A valid sender address would be a better idea so that if there are other issues in the future the would get reported to mailbox somewhere. The logs on mx-out03 are also full of retry failure messages for attempts to tell noreply@wikipedialibrary.wmflabs.org that there were problems delivering messages. Unfortunately I think using a valid email would actually require the twl project to run its own email service instead of using mx-out03

This would be the full email solution, since it would give us a return path for email. It's what we should do if email is going to stay our main channel of sending notifications. We should change the way we're notifying people instead of doing this.

It occurs to me that we should test this with personal email accounts too.

I successfully received a signed email sent to a gmail account. note that the contact form option to send the submitter a copy is broken, but that's an app bug, not an email infrastructure problem. I'll find or file a ticket for it.

I do think I can clean up this spf record a bit, which I should do before we're using this in production

twl.wmflabs.org.			60	IN	TXT	"v=spf1 a:mx-out03.wmcloud.org a:nat.cloudgw.eqiad1.wikimediacloud.org ip4:185.15.56.0/22 ~all"

Unfortunately, it still leaves us blind to delivery problems.

@bd808
I'd like to setup DMARC reports, which would catch some of these.

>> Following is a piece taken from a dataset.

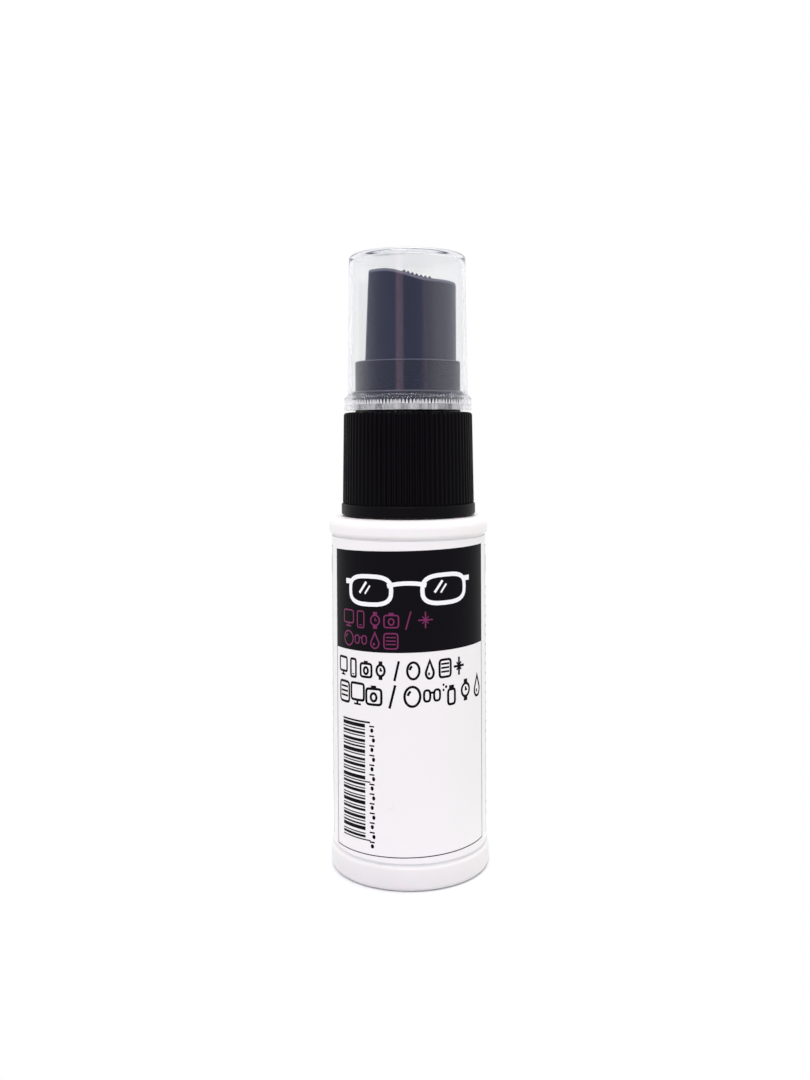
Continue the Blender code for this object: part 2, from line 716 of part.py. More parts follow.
def make_actuator(material):
    """The finger button: shell, post for the stem, boss and recess for the nozzle insert."""
    actuator = add_object("actuator", actuator_body(), material)
    roof = actuator_top - PAD_FALL - PAD_DISH - ACTUATOR_ROOF
    inner = actuator_radius - ACTUATOR_WALL
    low = actuator_bottom - REST_GAP
    hollow = [
        d_ring(inner, flat_x(low) + ACTUATOR_WALL, low),
        d_ring(inner, flat_x(roof) + ACTUATOR_WALL, roof),
    ]
    cut(actuator, "shell_hollow", loft(hollow))
    post_bottom = actuator_bottom + STROKE / 2
    join(actuator, "stem_post", rod(post_radius, post_bottom, roof + REST_GAP, PUMP_STEPS))
    face = flat_x(nozzle_z)
    boss_radius = recess_radius + BOSS_WALL
    boss = rod(boss_radius, face + ACTUATOR_WALL / 2, -STEM_RADIUS, PUMP_STEPS)
    join(actuator, "nozzle_boss", along_x(boss, nozzle_z))
    cut(actuator, "stem_bore", rod(post_bore, post_bottom - REST_GAP, stem_top + REST_GAP))
    feed_z = nozzle_z + (pin_radius + NOZZLE_RADIUS - NOZZLE_WALL) / 2
    flow_top = feed_z + FEED_RADIUS + REST_GAP
    cut(actuator, "flow_bore", rod(STEM_BORE_RADIUS, stem_top, flow_top, PORT_STEPS))
    floor_x = face + NOZZLE_SET_BACK + NOZZLE_LENGTH + REST_GAP
    pin_x = face + NOZZLE_SET_BACK + NOZZLE_FACE + REST_GAP
    recess = [
        (0.0, pin_x),
        (pin_radius, pin_x),
        (pin_radius, floor_x),
        (recess_radius, floor_x),
        (recess_radius, face - NOZZLE_LENGTH),
        (0.0, face - NOZZLE_LENGTH),
    ]
    cut(actuator, "nozzle_recess", along_x(turned(recess, PUMP_STEPS, closed=False), nozzle_z))
    channel = rod(FEED_RADIUS, floor_x - REST_GAP, 0.0, PORT_STEPS)
    cut(actuator, "feed_channel", along_x(channel, feed_z))
    return actuator


def make_nozzle(material):
    """The insert: a small cup over the recess's pin with the spray orifice in its face."""
    front = flat_x(nozzle_z) + NOZZLE_SET_BACK
    back = front + NOZZLE_LENGTH
    inner = NOZZLE_RADIUS - NOZZLE_WALL
    profile = [
        (inner, back),
        (NOZZLE_RADIUS, back),
        (NOZZLE_RADIUS, front),
        (3 * ORIFICE_RADIUS, front),
        (ORIFICE_RADIUS, front + ORIFICE_RADIUS),
        (ORIFICE_RADIUS, front + NOZZLE_FACE),
        (inner, front + NOZZLE_FACE),
    ]
    return add_object("nozzle_insert", along_x(turned(profile, PUMP_STEPS), nozzle_z), material)


def make_overcap(material):
    """The clear cap: a thin tapered cup with a flared foot that stands on the deck."""
    flange_z = cap_bottom + CAP_FLANGE_HEIGHT
    foot_bore = COLLAR_RADIUS + SNAP_BEAD + CAP_FLANGE_BORE_GAP
    inner_foot = cap_foot_radius - CAP_WALL
    inner_top = cap_top_radius - CAP_WALL
    profile = [(0.0, cap_top)]
    profile += corner(
        cap_top_radius - CAP_TOP_CORNER, cap_top - CAP_TOP_CORNER, CAP_TOP_CORNER, 90, 0
    )
    profile += [
        (cap_foot_radius, flange_z + CAP_FLARE),
        (cap_flange_radius, flange_z),
        (cap_flange_radius, cap_bottom),
        (foot_bore, cap_bottom),
        (foot_bore, flange_z),
        (inner_foot, flange_z),
        (inner_top, cap_ceiling),
        (0.0, cap_ceiling),
    ]
    return add_object("overcap", turned(profile, CAP_STEPS, closed=False), material)


def main():
    clear_scene()
    white = plastic("white_bottle", (0.86, 0.86, 0.87), 0.38)
    paper = plastic("label_paper", (0.9, 0.9, 0.91), 0.3)
    black = plastic("black_closure", (0.012, 0.011, 0.013), 0.42)
    button = plastic("black_actuator", (0.016, 0.018, 0.026), 0.36)
    insert = plastic("black_insert", (0.014, 0.014, 0.016), 0.4)
    natural = plastic("natural_pump", (0.82, 0.83, 0.82), 0.4)
    seal = plastic("seal_foam", (0.8, 0.8, 0.78), 0.7)
    soft = plastic("piston_plastic", (0.78, 0.8, 0.82), 0.45)
    tube = plastic("tube_plastic", (0.85, 0.87, 0.88), 0.3)
    steel = plastic("spring_steel", (0.62, 0.62, 0.63), 0.25, metallic=1.0)
    glass = plastic("ball_glass", (0.7, 0.75, 0.75), 0.1)
    clear = plastic("clear_cap", (0.95, 0.96, 0.97), 0.06, transmission=1.0)
    make_bottle(white)
    make_label(paper)
    make_closure(black)
    make_gasket(seal)
    make_housing(natural)
    make_guide(natural)
    make_stem(natural)
    make_valve_rod(natural)
    make_piston(soft)
    make_spring(steel)
    make_ball(glass)
    make_dip_tube(tube)
    make_actuator(button)
    make_nozzle(insert)
    make_overcap(clear)


main()
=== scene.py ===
# %% [markdown]
# # A lens cleaning spray
# A small white bottle holds 30 ml of cleaner. A fine mist pump screws on its neck, its finger button
# slides in a round collar, and a clear overcap keeps the button clean. The CAD model gives every place
# and joint. This script gives each piece its fine surface and its finish.
# Lengths are in metres, +Z is up, the label looks along -Y and the spray leaves along -X.

import math

import bmesh
import bpy
import numpy as np
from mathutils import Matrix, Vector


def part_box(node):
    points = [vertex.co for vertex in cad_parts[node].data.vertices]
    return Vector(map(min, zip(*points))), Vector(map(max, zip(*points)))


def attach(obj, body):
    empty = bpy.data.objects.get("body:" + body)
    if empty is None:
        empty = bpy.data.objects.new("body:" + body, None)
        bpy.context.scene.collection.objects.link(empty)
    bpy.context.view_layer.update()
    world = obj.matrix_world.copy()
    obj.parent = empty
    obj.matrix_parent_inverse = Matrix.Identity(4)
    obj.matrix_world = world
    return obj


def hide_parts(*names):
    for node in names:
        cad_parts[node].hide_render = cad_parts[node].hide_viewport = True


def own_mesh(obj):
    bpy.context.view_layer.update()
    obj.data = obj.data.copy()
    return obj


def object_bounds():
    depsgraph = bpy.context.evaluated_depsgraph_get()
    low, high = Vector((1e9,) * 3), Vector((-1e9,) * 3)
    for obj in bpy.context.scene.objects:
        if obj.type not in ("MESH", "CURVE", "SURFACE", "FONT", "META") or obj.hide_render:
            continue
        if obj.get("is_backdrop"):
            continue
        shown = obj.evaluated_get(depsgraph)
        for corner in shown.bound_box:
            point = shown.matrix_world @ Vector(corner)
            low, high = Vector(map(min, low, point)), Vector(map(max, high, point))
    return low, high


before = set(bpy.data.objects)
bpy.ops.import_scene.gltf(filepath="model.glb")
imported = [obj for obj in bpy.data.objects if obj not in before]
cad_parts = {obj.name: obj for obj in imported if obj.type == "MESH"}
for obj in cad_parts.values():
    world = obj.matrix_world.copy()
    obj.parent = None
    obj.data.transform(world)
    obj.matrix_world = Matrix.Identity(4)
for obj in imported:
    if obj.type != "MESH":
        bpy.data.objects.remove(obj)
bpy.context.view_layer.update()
MM = 0.001
scene = bpy.context.scene

# %% [markdown]
# ## Camera
# The object is small and the lens is close, about 185 mm away, so the nearer rims curve strongly.
# A camera at the same distance gives the same curves, which no zoom from farther away can. It looks
# almost level from two thirds of the way up. A small vertical shift frames the whole bottle without
# tilting the lens, and a roll of a third of a degree gives the slight lean.

# %% Camera
CAMERA_DISTANCE = 184.9 * MM
CAMERA_HEIGHT = 76.2 * MM
CAMERA_LENS = 34.66
CAMERA_PITCH = math.radians(0.915)
CAMERA_ROLL = math.radians(-0.29)
CAMERA_SHIFT = (-0.0028, -0.084)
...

Because of the way we're delegating email sending, we'd need to setup external destination verification. We have an address at lists.wikimedia.org, which is where an edv record would need to go if we wanted to receive reports there. Is that I thing we can request? Because that's on the wikimedia.org domain, I'm not sure who to go to about it. I think it would make a lot of sense for wikimedia.org to have an edv record in place for wmflabs.org. I think it would be something like

*.wmflabs.org._report._dmarc.wikimedia.org.			60	IN	TXT	"v=DMARC1"

or maybe

*.wmflabs.org._report._dmarc.lists.wikimedia.org.		60	IN	TXT	"v=DMARC1"

would do the trick

Okay, I cleaned up our spf record and verified that it's happy:

twl.wmflabs.org.	60	IN	TXT	"v=spf1 a:mx-out03.wmcloud.org a:mx-out04.wmcloud.org ~all"

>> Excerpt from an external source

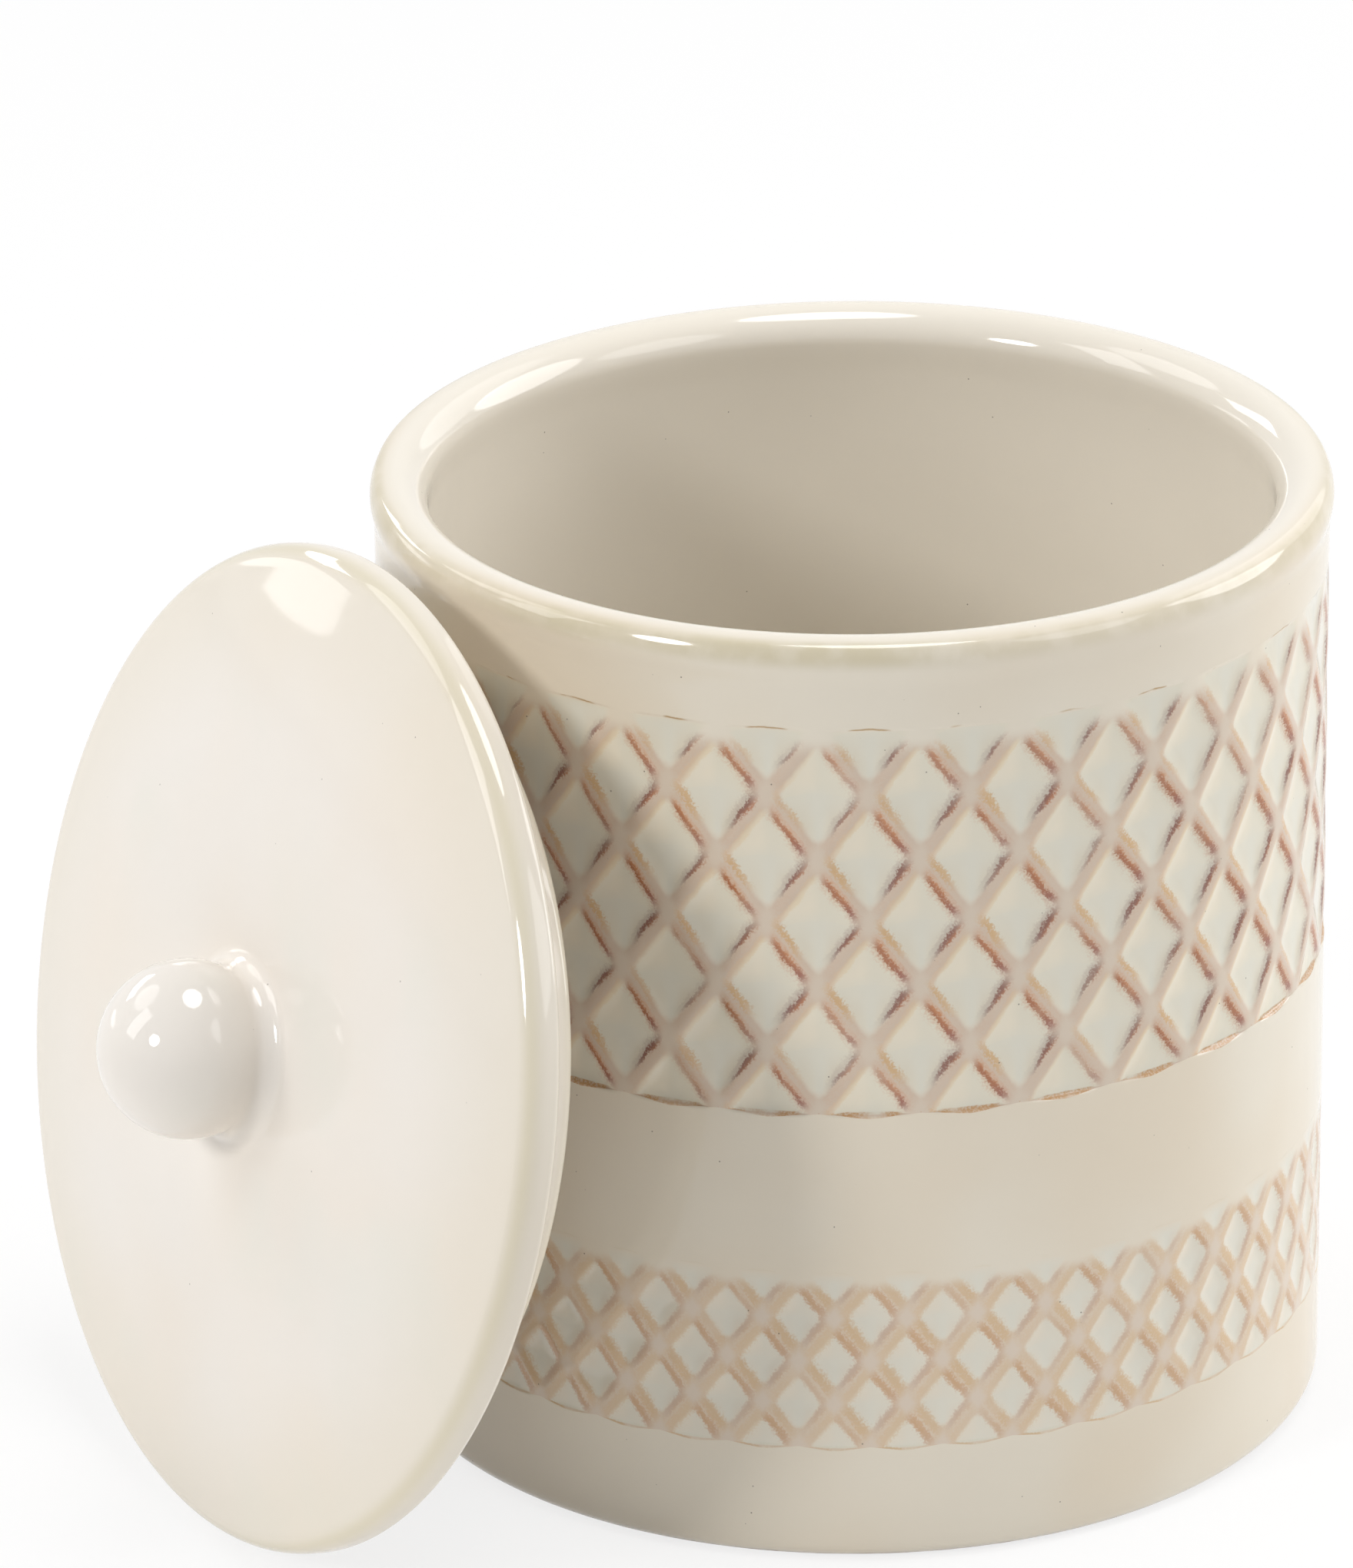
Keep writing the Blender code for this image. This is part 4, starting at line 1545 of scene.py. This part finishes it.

@Scardenasmolinar the patch is ready for review, dmarc reports can come later

PR has been merged. Sticking in QA for further tests

I was able to verify delivery to a wikimedia address. The headers all look good, though we'll need to wait to hear about other domains from users.

Unfortunately, it still leaves us blind to delivery problems.

@bd808
I'd like to setup DMARC reports, which would catch some of these. ... Is that I thing we can request?

I'd say broadly, yes it can be requested. I think you will need help from an SRE and ideally one who understands something about DMARC, SPF, etc. Step 1 is probably splitting out a specific child task about the goal. @herron has helped with some similar things in the past under the T249237: Fix Cloud VPS and Toolforge mail servers to work with the modern internet umbrella, so maybe he can at least suggest someone to bother?

jsn.sherman changed the task status from Stalled to In Progress.Dec 6 2023, 6:46 PM

[...] note that the contact form option to send the submitter a copy is broken, but that's an app bug, not an email infrastructure problem. I'll find or file a ticket for it. [...]

Actually, this seems to be working just fine now.

[...] note that the contact form option to send the submitter a copy is broken, but that's an app bug, not an email infrastructure problem. I'll find or file a ticket for it. [...]

Actually, this seems to be working just fine now.

Rather, it worked for me on staging, when I directly set my email address as the recipient instead of wikipedialibrary@wikimedia.org. It does not seem to be working in production. @Samwalton9-WMF what can you tell me about that wikipedialibrary@wikimedia.org email address: is it an email account, a google group, or something else?

That is a MX for wikimedia.org rejecting an inbound message to wikipedialibrary@wikimedia.org because the envelope From of no-reply.wikipedialibrary@wmcloud.org was not acknowledged as a deliverable address by ... some host. We do not publish any MX records for the wmcloud.org domain, so I'm not completely sure what host mx{1001,2001} would have connected to when attempting to verify the envelope From address. I guess it would have ended up finding 185.15.56.49, which is the external interface of the wmcloud.org & wmflabs.org HTTP reverse proxy service. That really should be the same host that found when attempting a deliverability check for "noreply@wikipedialibrary.wmflabs.org" as well. I feel like I'm getting to a "wait, how does any of this work" moment.

This turned out to be a misconfiguration on the wikimedia.org mail servers which I've now fixed, so it's now possible to send mail from wmcloud.org to wikimedia.org addresses.

So, I've verifed that wikipedialibrary@wikimedia.org is a google group, and that we basically can't cc users when the group is the recipient.
I could hotfix out the cc option on the form, or I could do a slightly PR. We talked about replacing the form with just a link to our email info, @Samwalton9-WMF what if I just made the contact info card the main content for this page? That will be a pretty straightforward PR, and we could skip an intermediate step.

image.png (346×498 px, 20 KB)

As an outcome of this work we have decided to move away from emails as our method of sharing information and notifying users about library events. Further details in T353476.

Closing out since we've had consistent message delivery for a couple of weeks now. I've increased the TTL to 1 hour for our email-related DNS records since we're no longer rapidly iterating. I also cleaned out some now-unused records that were created along the way. I also documented the email signing on our server setup page:
https://github.com/WikipediaLibrary/TWLight/wiki/Debian-Server-setup
Feel free to reopen if we start having widespread email delivery issues again.